In the final step before becoming a law, congress presented the president with H.R. 2358, Native American $1 Coin Act, for his signature. Introduced in the House of Representatives by Dale Kildee (D-MI 5th), and expected to be signed by the president, the bill calls for the reverse of the Sacagawea Dollar be redesigned every year to commemorate “of Native Americans and the important contributions made by Indian tribes and individual Native Americans to the development of the United States and the history of the United States.” The obverse will continue to have the Sacagawea design.

You know, this is pretty much “jump the shark” territory for coin series.  After all, it’s not like there is any demand for the Sacagawea dollar coins now.  Frankly, they haven’t even found a use for the original mintage from the year 2000.
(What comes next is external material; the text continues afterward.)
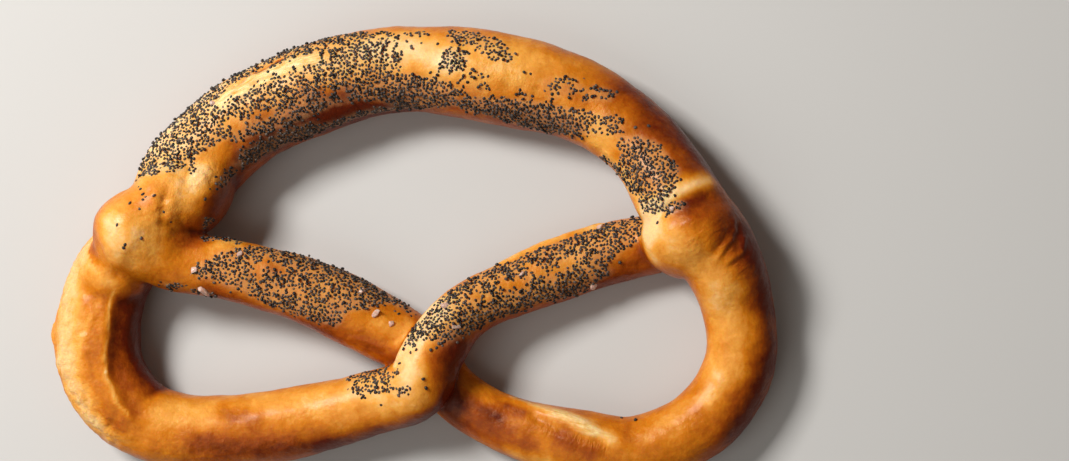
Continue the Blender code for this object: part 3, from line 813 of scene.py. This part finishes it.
def bake_at(points, normals, places):
    """How dark the crust is, from 0, pale cream, to 1, deep brown."""
    bake = USUAL_BAKE + painted(TINTS, warped(places, points, BAKE_WARP))
    bake += painted_from_above(TINTS_FROM_ABOVE, points, normals)
    bake += SIDE_BAKE * (1 - np.sin(np.radians(np.clip(places.angle, 0, 180)))) ** SIDE_POWER
    bake += FOOT_BAKE * np.clip(1 - points[:, 2] / FOOT_HEIGHT, 0, 1)
    towards_heat = normals @ HOT_SIDE
    bake += np.where(towards_heat > 0, HOT_BAKE, COOL_BAKE) * towards_heat
    return bake


def skin_rise(points, normals, places, blistered):
    """How far the finished skin's dimples, blisters and folds stand out."""
    rise = DIMPLE_HEIGHT * noise_at(points, DIMPLE_LENGTH, octaves=3)
    rise += BLISTER_HEIGHT * blistered * noise_at(points, BLISTER_LENGTH, octaves=3)
    rise += painted(FOLDS, warped(places, points, FOLD_WARP))
    rise += painted_from_above(FOLDS_FROM_ABOVE, points, normals)
    return rise


def add_attribute(mesh, name, values):
    mesh.attributes.new(name, "FLOAT", "POINT").data.foreach_set("value", values)


def blurred(values, mesh, rounds):
    """Values at the vertices, each evened out with its neighbours' a number of times."""
    edges = np.empty(len(mesh.edges) * 2, int)
    mesh.edges.foreach_get("vertices", edges)
    one, other = edges.reshape(-1, 2).T
    count = np.bincount(edges, minlength=len(values))
    for _ in range(rounds):
        total = np.bincount(one, values[other], len(values))
        total += np.bincount(other, values[one], len(values))
        values = (values + total / count) / 2
    return values


def smoothed_points(dough, iterations):
    """The vertices of a smoother copy of the dough."""
    copy = dough.copy()
    bpy.context.scene.collection.objects.link(copy)
    add_smoothing(copy, "smoother", iterations)
    mesh = evaluated_mesh(copy)
    points = vertex_array(mesh, "co") / MM
    bpy.data.objects.remove(copy)
    bpy.data.meshes.remove(mesh)
    return points


def fuse_skin(dough):
    """Makes one skin over the crossing strands."""
    skin = dough.modifiers.new("one_skin", "REMESH")
    skin.mode = "VOXEL"
    skin.voxel_size = SKIN_VOXEL * MM
    add_smoothing(dough, "soft_creases", SKIN_SMOOTHING)
    made = evaluated_mesh(dough)
    dough.modifiers.clear()
    dough.data = made


def make_dough(material):
    """The bare pretzel: one uneven skin over the crossing strands, flat where it lay on the tray."""
    rings, numbers = rope_rings()
    dough = add_object("pretzel_dough", rope_mesh(rings))
    fuse_skin(dough)
    mesh = dough.data

    points, normals = points_and_normals(mesh)
    places = rope_places(points, rings, numbers)
    blend = np.clip(painted_from_above(BLENDED, points, normals), 0, 1)[:, None]
    points = points + (smoothed_points(dough, BLENDED_SMOOTHING) - points) * blend
    set_vertices(mesh, points)

    normals = vertex_array(mesh, "normal")
    hollow = ((smoothed_points(dough, HOLLOW_SMOOTHING) - points) * normals).sum(1)
    blistered = painted(BLISTERED, places)
    blistered += painted_from_above(BLISTERED_FROM_ABOVE, points, normals)
    points = points + normals * skin_rise(points, normals, places, blistered)[:, None]
    points[:, 2] = np.maximum(points[:, 2], 0.0)
    set_vertices(mesh, points)

    bake = bake_at(points, normals, places)
    bake += (blurred(bake, mesh, BAKE_BLUR) - bake) * blend[:, 0]
    looks = {
        "hollow": hollow,
        "bake": bake,
        "bloom": painted(BLOOMS, warped(places, points, BLOOM_WARP)),
        "glazed": painted_from_above(GLAZED, points, normals),
        "wrinkled": painted(WRINKLED, places),
        "blistered": blistered,
        "dusted": np.clip(seed_density(points, places), 0, 1),
        "along": places.along,
        "around": np.radians(places.angle) * places.radius,
    }
    for name, values in looks.items():
        add_attribute(mesh, name, values)
    mesh.shade_smooth()
    mesh.materials.append(material)
    return dough, places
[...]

The Presidential $1 Dollar Coins seem to have decent demand with collectors, but no one seems to be using these in circulation for obvious reasons – until the $1 Bill goes away, there’s just no reason to.

Creating new series of specialty faces on circulating coins is not a guaranteed winner… just ask the 10 people who actually cared about the 5 versions of the Nickel that went out in 2004-2006.  Oh, did you miss that series?  🙂

The US is already dealing with:

  • The end of the highly successful US State Quarter series, which finishes off in 2008 with the last five states.  Of course, H.R. 392 would like to extend it to the District of Columbia and the five US territories (Puerto Rico, Guam, Samoa, Virgin Islands, Northern Mariana Islands).
  • The next decade of US Presidential $1 Dollar Coins, at a rate of 4 per year, through 2016 at least.
  • The next decade of US Presidential First Spouse gold coins, at a rate of 4 per year.
  • The new 24K Gold Buffalo 0.9999 pure bullion coin.
  • The 2009 Penny series to celebrate a century of the Lincoln cent.

So, my apologies to the US Congreesmen sponsoring HR 2358. You can count me out on any series based on the Sacagawea dollar.